There will be a large movement, and I think it will spring from the millennial generation, when it finally sets in that things will not get better. When opportunities for job security turn out not to exist. When healthcare becomes an issue as we age. When the generation after us comes into the workforce, and we realize that there is no upward mobility anymore. The little projects and Netflix shows and cultural wars we busy ourselves will, with harsh suddenty, not matter.
I’ve started to believe that our reaction to that fact will be our lasting legacy- our cultural movement. It isn’t that we don’t have a place at the table: it’s that we are lead into a room where others are wildly hacking at the table so they can get a piece, and even as we get our hands on an axe or hammer, the top is gone, the legs are long pulled away, and all thats left are screws and dust and the echoes of labored breathing, cursing us for fools for being late to the party.
Today’s rant is brought to you by the letter “C” for craven and the number 5.
As mass media institutions struggle to remain in the digital world, we are bombarded with “think pieces” on how each institution is more important than ever. Yet between these articles, they promote snake oil like the current trend of celebrity master classes.
One of the current beloved Hucksters is Robert Kiyosaki who wrote “Rich Dad, Poor Dad”. One of his big supporters is Trump himself. Kiyosaki’s claim that laziness and self-doubt are the cause of all failure is ridiculous. Especially in our world of princelings. I bring up Kiyosaki because my grandfather became enamored with the drivel in his retirement. He bought everything and would lose everything in the recession. My grandfather was never lazy. His first act created marvelous engineering designs. My mother chose Boston for college when visiting him as he upgraded Boston’s subways. If you rode on the orange line this morning, its thanks to him. Many of the planes, jets, and copters the troops trust to deliver them to and from their work bringing freedom to this day came from his mind as well. The hard truth no one wants to print is no one sells wealth. There are lessons to be learned but knowledge is the only certain result. There are and never have been gurus.
By publishing pieces like this one in Variety today, the media bows down to more than market forces. Any valuable information in these 8 hour seminars/courses have been published and published again. One can get it for free in the library. It won’t take you over the rainbow but it’ll give you the frame work to build a rocket as much as any course can. Yet rather than assist the reader and their audience in avoiding the traps of the world, the media aides the hucksters. Imagine if Trump had no coverage in ’15. He was a fringe candidate who said anything for coverage and got covered like his words were meant for anything other than attention. Now he lives in the White House.

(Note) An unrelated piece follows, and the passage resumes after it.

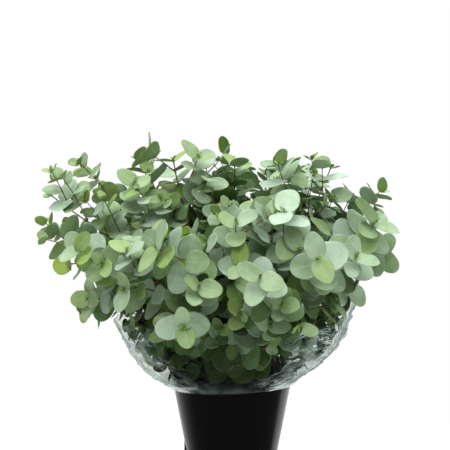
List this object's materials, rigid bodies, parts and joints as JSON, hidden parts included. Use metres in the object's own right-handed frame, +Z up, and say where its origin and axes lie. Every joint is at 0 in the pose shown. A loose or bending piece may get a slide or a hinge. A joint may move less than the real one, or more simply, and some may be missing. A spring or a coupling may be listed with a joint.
{
  "type": "eucalyptus bunch in a bucket",
  "caption": "Bunch of cut eucalyptus stems with paired round leaves, standing in water in a tapered bucket, with a clear film sleeve gathered round it.",
  "frame": {"origin": "centre of the underside of the bucket's base, on the surface that it stands on", "axes": "+Z up along the bucket's axis; the front that the picture shows faces -Y, with +X to its right"},
  "size_m": [0.654, 0.6288, 0.7068],
  "materials": {
    "leafy_green": "living foliage: waxy, glaucous grey-green blades on reddish brown woody stems, low gloss",
    "black_plastic": "injection moulded black polypropylene, satin",
    "clear_film": "clear crinkled packaging film, glossy",
    "water": "clear water"
  },
  "bodies": {
    "root": {"bucket": "black_plastic", "water": "water", "film_sleeve": "clear_film", "leafy_stem_01": "leafy_green", "leafy_stem_02": "leafy_green", "leafy_stem_03": "leafy_green", "leafy_stem_04": "leafy_green", "leafy_stem_05": "leafy_green", "leafy_stem_06": "leafy_green", "leafy_stem_07": "leafy_green", "leafy_stem_08": "leafy_green", "leafy_stem_09": "leafy_green", "leafy_stem_10": "leafy_green", "leafy_stem_11": "leafy_green", "leafy_stem_12": "leafy_green", "leafy_stem_13": "leafy_green", "leafy_stem_14": "leafy_green", "leafy_stem_15": "leafy_green", "leafy_stem_16": "leafy_green", "leafy_stem_17": "leafy_green", "leafy_stem_18": "leafy_green", "leafy_stem_19": "leafy_green", "leafy_stem_20": "leafy_green", "leafy_stem_21": "leafy_green", "leafy_stem_22": "leafy_green", "leafy_stem_23": "leafy_green", "leafy_stem_24": "leafy_green", "leafy_stem_25": "leafy_green", "leafy_stem_26": "leafy_green", "leafy_stem_27": "leafy_green", "leafy_stem_28": "leafy_green", "leafy_stem_29": "leafy_green", "leafy_stem_30": "leafy_green", "leafy_stem_31": "leafy_green"}
  },
  "joints": []
}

This outcome shows the futility of media institutions trying to maintain the same level of power over society. The game has changed. One of the strangest staples of modern journalism is the Twitter roundup. Some staffer finds 10-20 celebrity tweets within 20 minutes of a trending news story and posts it as what people are saying. Anyone who wanted those celebs’ thoughts could and would have seen them. Cher and Patton Oswalt make every list regardless of subject matter. If knowing where to find authentic info is the challenge of our age the media does the audience a disservice by only showing them what they want. Even when limited to industry experts, a list of tweets is at best a repost. Instead of instant reaction, the goal should be informed responses and debate. Why not interview those who tweeted best and expand the audience’s understanding? I suspect these institutions are too far gone to recover. Vultures cannot chose after all.